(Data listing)
***
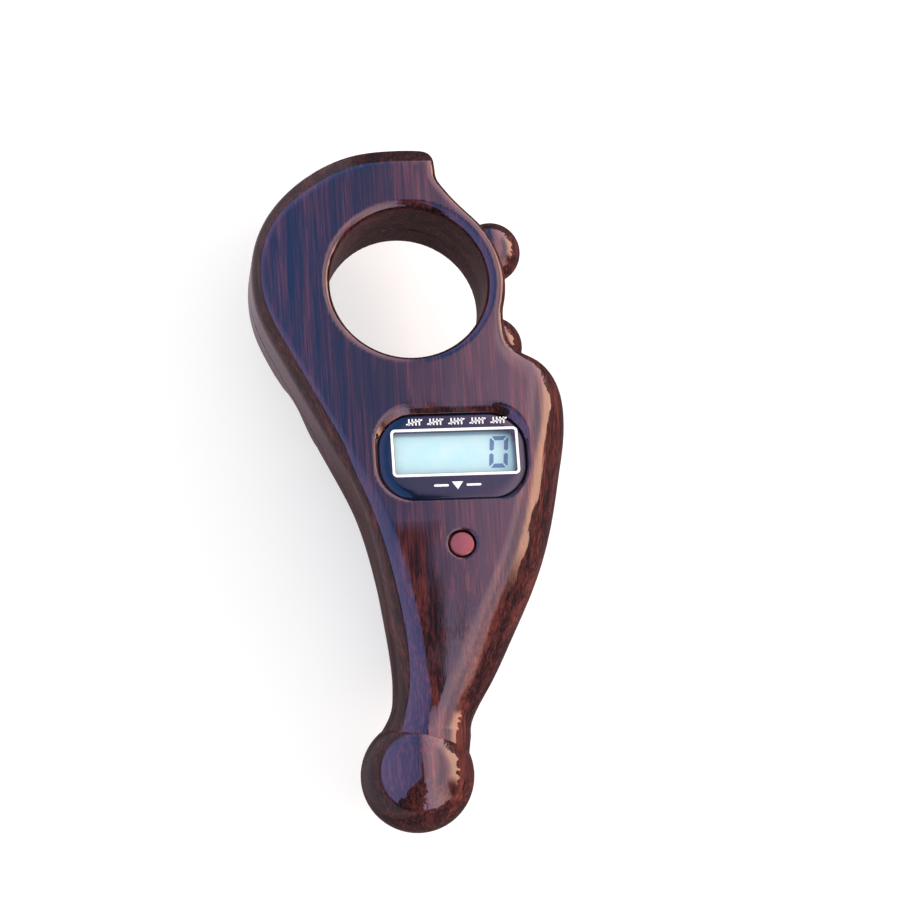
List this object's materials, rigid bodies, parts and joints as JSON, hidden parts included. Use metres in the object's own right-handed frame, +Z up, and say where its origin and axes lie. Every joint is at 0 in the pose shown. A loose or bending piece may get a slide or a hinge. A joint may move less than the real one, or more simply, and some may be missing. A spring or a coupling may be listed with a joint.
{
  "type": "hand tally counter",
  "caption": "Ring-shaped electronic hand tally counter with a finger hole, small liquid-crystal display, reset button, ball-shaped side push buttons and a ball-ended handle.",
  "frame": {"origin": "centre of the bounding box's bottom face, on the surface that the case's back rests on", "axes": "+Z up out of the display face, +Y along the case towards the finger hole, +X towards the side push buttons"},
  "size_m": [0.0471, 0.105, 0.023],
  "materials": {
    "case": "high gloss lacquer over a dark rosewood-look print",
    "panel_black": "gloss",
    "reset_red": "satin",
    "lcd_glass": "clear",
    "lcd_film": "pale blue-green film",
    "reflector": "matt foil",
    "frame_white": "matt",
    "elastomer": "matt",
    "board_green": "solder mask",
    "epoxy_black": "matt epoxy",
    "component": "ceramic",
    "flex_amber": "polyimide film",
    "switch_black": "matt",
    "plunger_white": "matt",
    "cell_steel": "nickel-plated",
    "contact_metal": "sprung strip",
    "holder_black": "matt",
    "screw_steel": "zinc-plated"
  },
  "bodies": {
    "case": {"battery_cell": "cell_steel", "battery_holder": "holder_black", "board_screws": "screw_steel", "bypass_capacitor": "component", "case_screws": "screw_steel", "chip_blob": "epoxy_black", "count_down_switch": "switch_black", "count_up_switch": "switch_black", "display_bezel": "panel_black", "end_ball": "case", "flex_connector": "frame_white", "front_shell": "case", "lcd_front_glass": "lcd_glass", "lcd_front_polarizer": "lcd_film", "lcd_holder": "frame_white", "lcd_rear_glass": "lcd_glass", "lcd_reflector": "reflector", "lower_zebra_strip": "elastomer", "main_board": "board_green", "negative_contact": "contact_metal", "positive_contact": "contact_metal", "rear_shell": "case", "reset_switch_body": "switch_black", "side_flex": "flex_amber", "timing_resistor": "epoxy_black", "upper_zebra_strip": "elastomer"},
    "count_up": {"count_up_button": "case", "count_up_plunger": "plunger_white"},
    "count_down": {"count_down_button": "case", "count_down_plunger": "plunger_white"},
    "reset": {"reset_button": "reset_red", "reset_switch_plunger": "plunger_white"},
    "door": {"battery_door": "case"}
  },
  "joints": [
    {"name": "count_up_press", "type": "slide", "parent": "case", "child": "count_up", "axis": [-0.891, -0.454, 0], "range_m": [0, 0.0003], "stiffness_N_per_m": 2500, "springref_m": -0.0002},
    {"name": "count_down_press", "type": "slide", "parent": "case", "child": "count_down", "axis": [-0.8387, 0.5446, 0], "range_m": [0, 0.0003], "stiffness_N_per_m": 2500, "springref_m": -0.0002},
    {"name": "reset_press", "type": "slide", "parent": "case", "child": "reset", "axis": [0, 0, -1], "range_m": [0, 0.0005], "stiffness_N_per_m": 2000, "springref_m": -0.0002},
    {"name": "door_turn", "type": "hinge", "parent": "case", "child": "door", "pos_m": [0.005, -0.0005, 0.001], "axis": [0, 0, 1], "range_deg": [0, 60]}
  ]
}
***
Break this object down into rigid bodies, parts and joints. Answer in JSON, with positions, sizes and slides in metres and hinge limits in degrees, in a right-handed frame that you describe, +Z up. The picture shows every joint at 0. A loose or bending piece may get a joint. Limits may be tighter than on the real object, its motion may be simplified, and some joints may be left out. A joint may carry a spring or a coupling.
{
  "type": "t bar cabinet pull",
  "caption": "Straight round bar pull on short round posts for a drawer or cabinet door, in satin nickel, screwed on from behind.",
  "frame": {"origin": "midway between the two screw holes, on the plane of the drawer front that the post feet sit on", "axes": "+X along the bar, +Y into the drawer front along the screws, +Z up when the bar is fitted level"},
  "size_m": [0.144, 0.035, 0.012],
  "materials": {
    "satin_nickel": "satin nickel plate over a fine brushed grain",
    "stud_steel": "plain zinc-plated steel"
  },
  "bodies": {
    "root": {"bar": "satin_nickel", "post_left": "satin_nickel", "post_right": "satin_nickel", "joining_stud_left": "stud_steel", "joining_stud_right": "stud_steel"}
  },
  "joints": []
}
***
**Brief**
Pick each line holding the word "piece" out of the data and copy it.

**Response to the task**
List this object's materials, rigid bodies, parts and joints as JSON, hidden parts included. Use metres in the object's own right-handed frame, +Z up, and say where its origin and axes lie. Every joint is at 0 in the pose shown. A loose or bending piece may get a slide or a hinge. A joint may move less than the real one, or more simply, and some may be missing. A spring or a coupling may be listed with a joint.
Break this object down into rigid bodies, parts and joints. Answer in JSON, with positions, sizes and slides in metres and hinge limits in degrees, in a right-handed frame that you describe, +Z up. The picture shows every joint at 0. A loose or bending piece may get a joint. Limits may be tighter than on the real object, its motion may be simplified, and some joints may be left out. A joint may carry a spring or a coupling.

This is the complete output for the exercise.